Performance-Based Body Composition...Part II

By Phil Stevens

In part one I discussed the broad mind set that is needed to truly progress to ones goals in a successful and sane way.

In this second installment I am going to start to cover one of my personal experiences in my own drastic, broad scope body and lifestyle transformations that will lend some clarity to how this mind set works and the initial steps to gaining the athletic mindset.

A jump back in the history to my first glimpse of the positive performance based mindset, and arguably my most impressive and drastic change to date. I was fat, down right obese at 300+ lbs on a 6’ 1” only slightly trained frame.

I was active, so I had some lean mass, but I was fat. I ate crap, and as much crap as I wanted, and drank copious amounts of hops, barley and soda pop. I had half heartedly tried this or that restrictive diet or that training approach over the years, all with one of two things common.

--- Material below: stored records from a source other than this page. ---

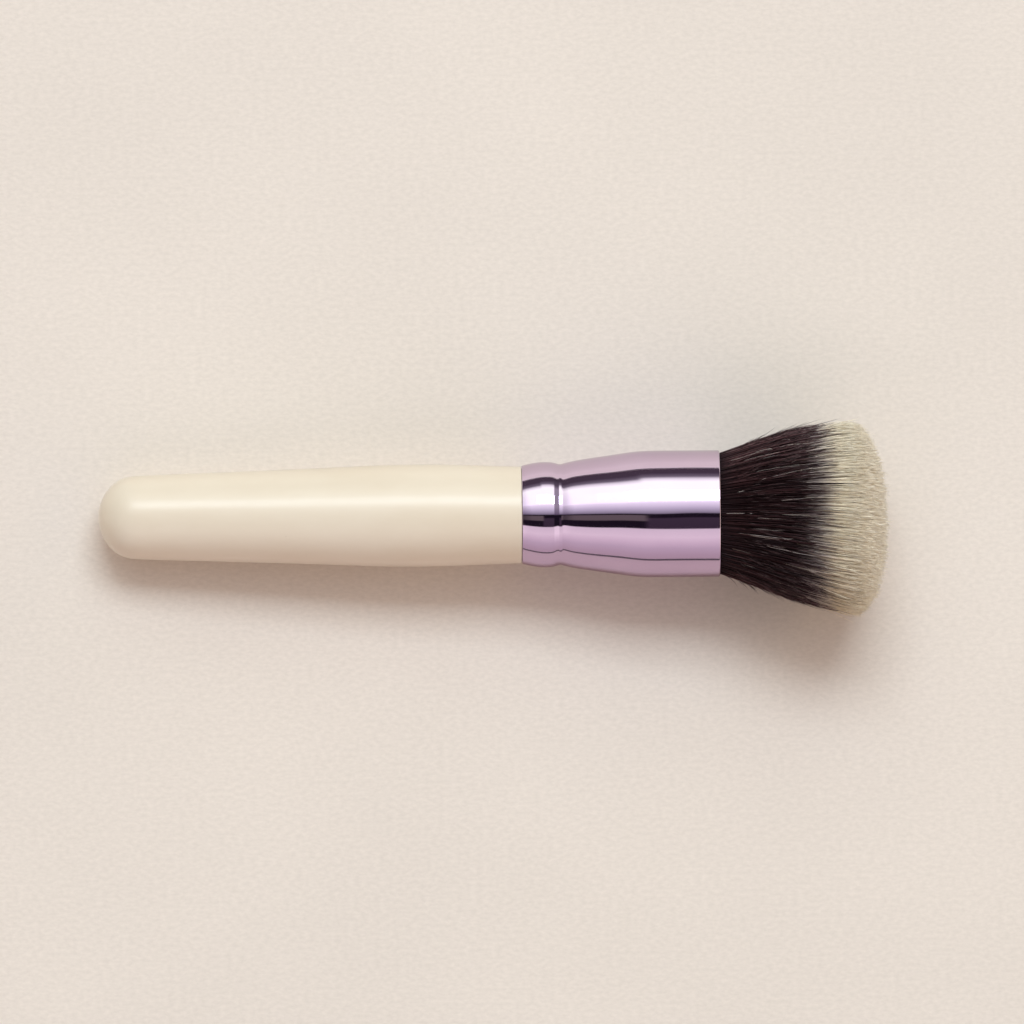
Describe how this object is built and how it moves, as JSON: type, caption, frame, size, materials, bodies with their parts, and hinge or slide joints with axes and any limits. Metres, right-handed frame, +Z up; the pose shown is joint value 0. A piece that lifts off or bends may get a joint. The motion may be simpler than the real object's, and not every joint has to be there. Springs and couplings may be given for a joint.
{
  "type": "powder brush",
  "caption": "Short-handled powder brush with a turned lacquered handle, a flared metal ferrule and a wide domed head of dark fibres with cream tips.",
  "frame": {"origin": "on the surface that the brush lies on, under the middle of its bounding box", "axes": "+X runs from the butt of the handle towards the fibre tips, as seen from above; +Z is up from the surface that the brush lies on; +Y is across the brush. The brush's own axis rises towards the tips, because it rests on its butt and on the widest of its fibres."},
  "size_m": [0.1554, 0.0382, 0.038],
  "materials": {
    "handle_lacquer": "turned wood under a cream pearl gloss lacquer",
    "ferrule_metal": "polished, lilac anodised",
    "resin": "cast amber epoxy",
    "dark_fibre": "soft brown-black fibres",
    "light_fibre": "soft cream fibres"
  },
  "bodies": {
    "root": {"handle": "handle_lacquer", "ferrule": "ferrule_metal", "resin_plug": "resin", "dark_fibres": "dark_fibre", "light_fibres": "light_fibre"}
  },
  "joints": []
}
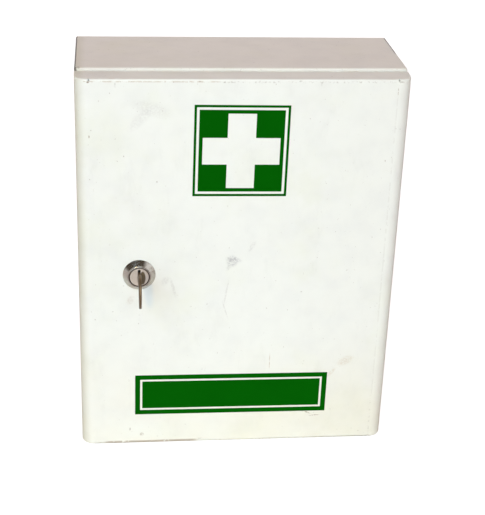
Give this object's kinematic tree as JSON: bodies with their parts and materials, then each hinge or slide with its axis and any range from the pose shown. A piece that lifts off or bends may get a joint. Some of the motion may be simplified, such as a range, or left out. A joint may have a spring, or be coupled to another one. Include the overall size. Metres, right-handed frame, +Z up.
{
  "type": "lockable medicine cabinet",
  "caption": "Wall medicine cabinet of folded white steel with a lockable pan door on hidden pivots, shelves inside and a key in its cam lock.",
  "frame": {"origin": "middle of the case's underside, halfway between the case's front and rear", "axes": "+X to the right as seen from the front, +Y to the back (the wall), +Z up"},
  "size_m": [0.32, 0.1893, 0.404],
  "materials": {
    "white_paint": "semi-gloss baked enamel",
    "zinc": "zinc plated",
    "nickel": "worn nickel plate",
    "plug_metal": "satin die-cast",
    "brass": "tarnished",
    "green_film": "printed vinyl film",
    "nylon": "moulded",
    "grey_rubber": "soft pad"
  },
  "bodies": {
    "cabinet": {"case_shell": "white_paint", "back_panel": "white_paint", "lower_shelf": "white_paint", "upper_shelf": "white_paint", "shelf_supports": "white_paint", "hinge_bracket_upper": "zinc", "hinge_bracket_lower": "zinc", "door_bumpers": "grey_rubber"},
    "door": {"door_panel": "white_paint", "pivot_bosses": "zinc", "pivot_washers": "nylon", "pivot_screws": "zinc", "lock_escutcheon": "nickel", "lock_body": "nickel", "lock_washer": "zinc", "lock_nut": "zinc", "cross_label": "green_film", "sign_label": "green_film"},
    "lock_plug": {"lock_plug": "plug_metal", "lock_wafers": "brass", "lock_cam": "zinc", "cam_washer": "zinc", "cam_screw": "zinc"},
    "key": {"key": "brass"}
  },
  "joints": [
    {"name": "door_hinge", "type": "hinge", "parent": "cabinet", "child": "door", "pos_m": [0.155, -0.0684, 0.20085], "axis": [0, 0, 1], "range_deg": [0, 110]},
    {"name": "lock_turn", "type": "hinge", "parent": "door", "child": "lock_plug", "pos_m": [-0.1, -0.0818, 0.1996], "axis": [0, 1, 0], "range_deg": [0, 90]},
    {"name": "key_pull", "type": "slide", "parent": "lock_plug", "child": "key", "axis": [0, -1, 0], "range_m": [0, 0.03]}
  ]
}
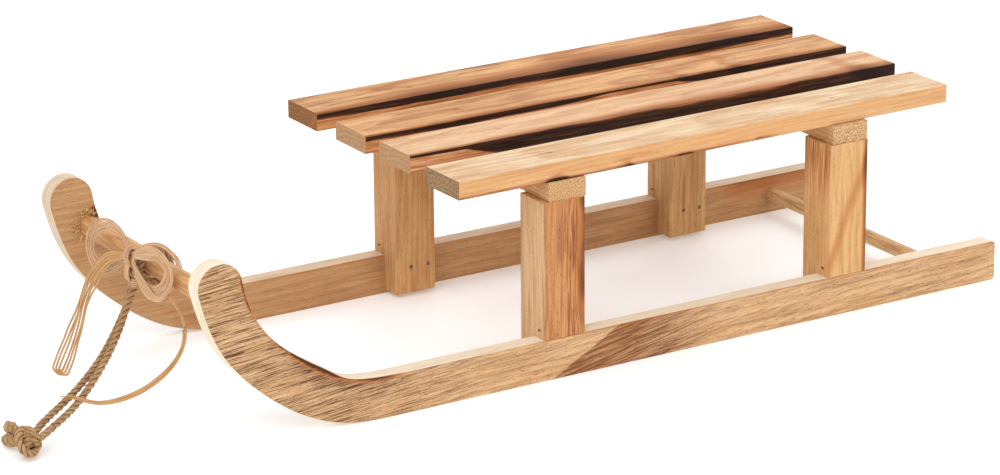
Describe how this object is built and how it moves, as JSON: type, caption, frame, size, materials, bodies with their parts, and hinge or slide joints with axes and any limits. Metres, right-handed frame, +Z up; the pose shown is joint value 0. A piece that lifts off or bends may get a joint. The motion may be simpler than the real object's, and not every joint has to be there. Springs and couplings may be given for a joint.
{
  "type": "wooden toboggan",
  "caption": "Small wooden toboggan: slatted seat on posts and bolsters, curled runners joined by a pull bar and a rear dowel, jute pull rope with a raffia bow.",
  "frame": {"origin": "on the ground under the middle of the wooden frame, without the rope and its tie", "axes": "+X forward to the curled horns, +Y to the left, +Z up"},
  "size_m": [0.6942, 0.212, 0.142],
  "materials": {
    "runner_wood": "scorched and brushed softwood",
    "post_wood": "sawn softwood with light scorching",
    "bolster_wood": "sawn softwood, end grain showing",
    "slat_pale_wood": "pale sawn softwood, edges scorched",
    "slat_pink_wood": "sawn softwood, edge scorched black",
    "slat_light_wood": "sawn softwood, edge scorched black",
    "slat_brown_wood": "sawn softwood, scorched brown",
    "dowel_wood": "turned softwood",
    "steel": "bare steel wire",
    "jute_rope": "laid jute",
    "raffia": "paper raffia"
  },
  "bodies": {
    "sledge": {"runner_left": "runner_wood", "runner_right": "runner_wood", "post_front_left": "post_wood", "post_front_right": "post_wood", "post_rear_left": "post_wood", "post_rear_right": "post_wood", "bolster_front": "bolster_wood", "bolster_rear": "bolster_wood", "slat_outer_left": "slat_pale_wood", "slat_inner_left": "slat_pink_wood", "slat_inner_right": "slat_light_wood", "slat_outer_right": "slat_brown_wood", "pull_bar": "dowel_wood", "rear_dowel": "dowel_wood", "slat_staples_front": "steel", "slat_staples_rear": "steel", "lap_brads_left": "steel", "lap_brads_right": "steel", "toe_brads": "steel", "bolster_brads": "steel"},
    "pull_rope": {"rope_hitch": "jute_rope", "rope_leg_left": "jute_rope", "rope_leg_right": "jute_rope", "rope_knot": "jute_rope", "tie_band": "raffia", "tie_loop_left": "raffia", "tie_loop_right": "raffia", "tie_tail_loop": "raffia", "tie_strand": "raffia"}
  },
  "joints": [
    {"name": "rope_swing", "type": "hinge", "parent": "sledge", "child": "pull_rope", "pos_m": [0.2735, -0.0065, 0.0868], "axis": [0, -1, 0], "range_deg": [0, 110]}
  ]
}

They were either based on how much you have to suffer and/or the pain you must create, or how simple and effortless they were to a fault. “just jump on the Ronco ab buster 3 times a week for thee minutes and you’ll look like THIS.” Or just walk and you’ll be lean in no time.

One day I wanted it.

Literally one day I woke up and took the most critical step, I wanted to change. I wanted it, Me, not because others said I should, I wanted to change. This is the first step anyone has to have to make drastic change in their life, you have to want it for you. I was dead friggin set on it, there was no question in my mind. It’s night and day the mind set now looking back.

The reason I didn’t change prior wasn’t do to the use of lack luster “secret” methods or diets, it was simply not really wanting to change. Yeah, prior I kinda wanted it. Others, my family, said I should and pushed me, or even tried to force it in belittlement. That approach doesn’t work, it just makes you do the opposite in spite, if you're any kind of type 1 personality.

I loved cramming my pie hole with bags of chips, doughnuts, and chasing that with cases of beer and liquor, followed by late night pizza. It’s honestly was hard damn work to be that big. You have to try. Like getting to any extreme, you're putting in effort to be FAT.

Now it was different, I honestly whole heartedly wanted to make a change, nothing was going to stop me. Desire turned into action, change, and change quickly turned into results. FAST results.

There were three critical differences this time.

I made goals to change my life. I was fed up and was going to lose weight. NOW, not fat but weight which was most important to me, at a bubblery 300 lbs it didn’t matter. If I trained at all, and was active I was not going to lose muscle on my folding, flopping physique. So why sweat it, I simply needed to lose weight and size. I set a goal of 215lbs. My dad was nearly the same build as me and kind of a stud at 215. So there it was, a concrete goal.

Next the tools. The Knowledge. The steps/changes. I believe ignorance was a blessing to me at this point. I lifted but knew very little of the lifting, I could bench and could ¼ squat 315, I was active and worked heavy steel construction. I ate but honestly knew very little of sound eating practice.

I was lucky in coming from a family where I was taught to cook and loved spices. BOY did I love to cook, and it showed. I was on my own to do this. Just implement changes that I thought would work. I wasn’t overwhelmed by this over that approach, or this over that technique. I wasn’t aware of paralysis by analysis due to plain ignorance.

I had two tools, one training and one diet related and I did ‘EM to the fullest.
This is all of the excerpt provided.